Here are a few vids from our muddmaddness ride this weekend. 





http://s280.photobucket.com/albums/kk161/martinfd1975/?action=view&current=SANY0212.mp4





http://s280.photobucket.com/albums/kk161/martinfd1975/?action=view&current=SANY0213.mp4




http://s280.photobucket.com/albums/kk161/martinfd1975/?action=view&current=SANY0214.mp4


----------



## walker (Apr 5, 2009)

looks like yall had fun....


----------



## filthyredneck (Feb 10, 2010)

Cool vidz...wish I couldve been with yall.


----------



## badazzbrute (Apr 11, 2010)

Yea, the park was way dry Saturday, but we were able to find some good riding.


----------



## walker (Apr 5, 2009)

man it poured yesterday in shreveport


----------



## eagleeye76 (May 7, 2010)

That looks like fun. I gotta ask bc there is nothing like that around here. You guys make poping a wheelie in the water look so easy. Is it easier in the water than on dry land...or is that I just don't know what I'm doing bc I can barely get the front end up in low or high from a stop. For most of my riding I want the front end down but I like to play too.


----------



## Eight (Mar 24, 2010)

Nice, did ya'll not get any rain yesterday, cause it poured here.


----------



## badazzbrute (Apr 11, 2010)

It sprinkled a little bit, but nothing real good. That park looked like all the rain we had this past week passed it up... Don't get me wrong, we did find some pretty good places to play in, but nothing like I have seen it in the past. To eagleeye76, riding wheelies in water is really no effort at all.. The bike really wants to do it without you even trying. Piece of cake....


----------



## jctgumby (Apr 23, 2009)

Yeah brutes really like to float the front end


----------



## filthyredneck (Feb 10, 2010)

mine floats the front wet or dry.....hehehe


----------



## 650Brute (Dec 18, 2008)

Great Vids:rockn:

Looks like an amazing time


----------



## jctgumby (Apr 23, 2009)

We had a blast, gotta do it again real soon


----------



## badazzbrute (Apr 11, 2010)

Deffinately gumby, maybe the park will flood for us and we will have more than just the few holes to play in.
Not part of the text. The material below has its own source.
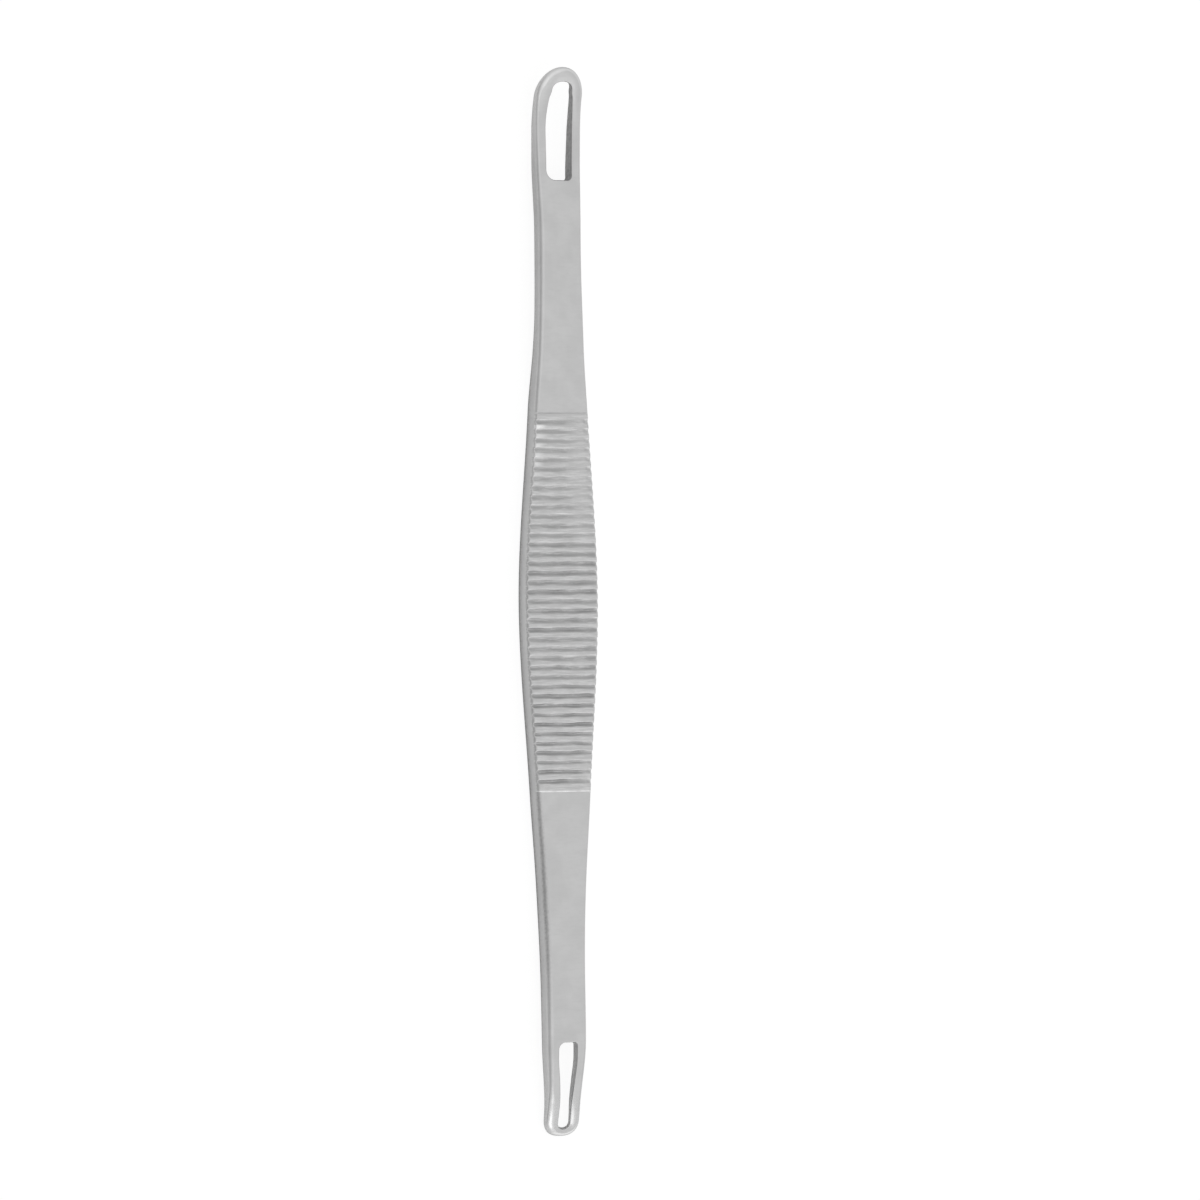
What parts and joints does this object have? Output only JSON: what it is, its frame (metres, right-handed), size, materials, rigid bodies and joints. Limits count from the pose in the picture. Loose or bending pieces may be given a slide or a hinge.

You missed the pond fun we had.:rockn:


----------



## bruterider27 (Apr 29, 2010)

Shoot my front and my rear float on my brute was riding the creek and came to a crossing that was deep u was the only brute that made it I started to sink down so I let off the gas a little and floated up to the other side I need snorkels


----------



## monsterbrute750 (Apr 13, 2010)

filthyredneck08brute said:


> mine floats the front wet or dry.....hehehe


Yes it does.You proved that Saturday...LOL!!
That thing is a beast....:rockn:


----------



## bigblackbrute (Jun 3, 2009)

man i wish tht i wouldnt have had a broke axle when we found that pond. i haad a blast riding wit everybody and ready to do it agian. the brutes ruled that day. i missed out on the best hole of the day bt still had a blast and boy do i love my outlaws now after that ride. ant nothing like a set of 31s. lol


----------



## badazzbrute (Apr 11, 2010)

You're just going to replace the cv joint in that thing, huh? Have you already taken it apart to look at it?


----------



## Polaris425 (Dec 16, 2004)

Awesome vids! :rockn:


----------



## bigblackbrute (Jun 3, 2009)

naw badazz brute they dnt make replacement joints. i called this morning and they sending me a new axle and im sending them the broke one and i had to pay was shipping. cnt beat that wit a sledge hammer


----------



## badazzbrute (Apr 11, 2010)

Not at all... What brand axle did you say that was? Gotta get me some of those. Glad to hear it is going to be so cheap on ya....


----------



## bigblackbrute (Jun 3, 2009)

its a rhino brand axle made by super atv. sme of the sponsors on hear carry them. i gt mine from tc atvs on hear. great people to deal wit.


----------



## badazzbrute (Apr 11, 2010)

ok, cool... thanks...


----------



## biggun132 (Oct 9, 2009)

yea we had a good time we all gonna have to do it again!!! that pond was good!!! and deep lol!


----------



## jctgumby (Apr 23, 2009)

I hate that I had to leave early...I would have loved to play in the last pond that you guys went to, it looked good...But, the wife was at the lake boiling up some crab legs


----------



## badazzbrute (Apr 11, 2010)

biggun132 said:


> yea we had a good time we all gonna have to do it again!!! that pond was good!!! and deep lol!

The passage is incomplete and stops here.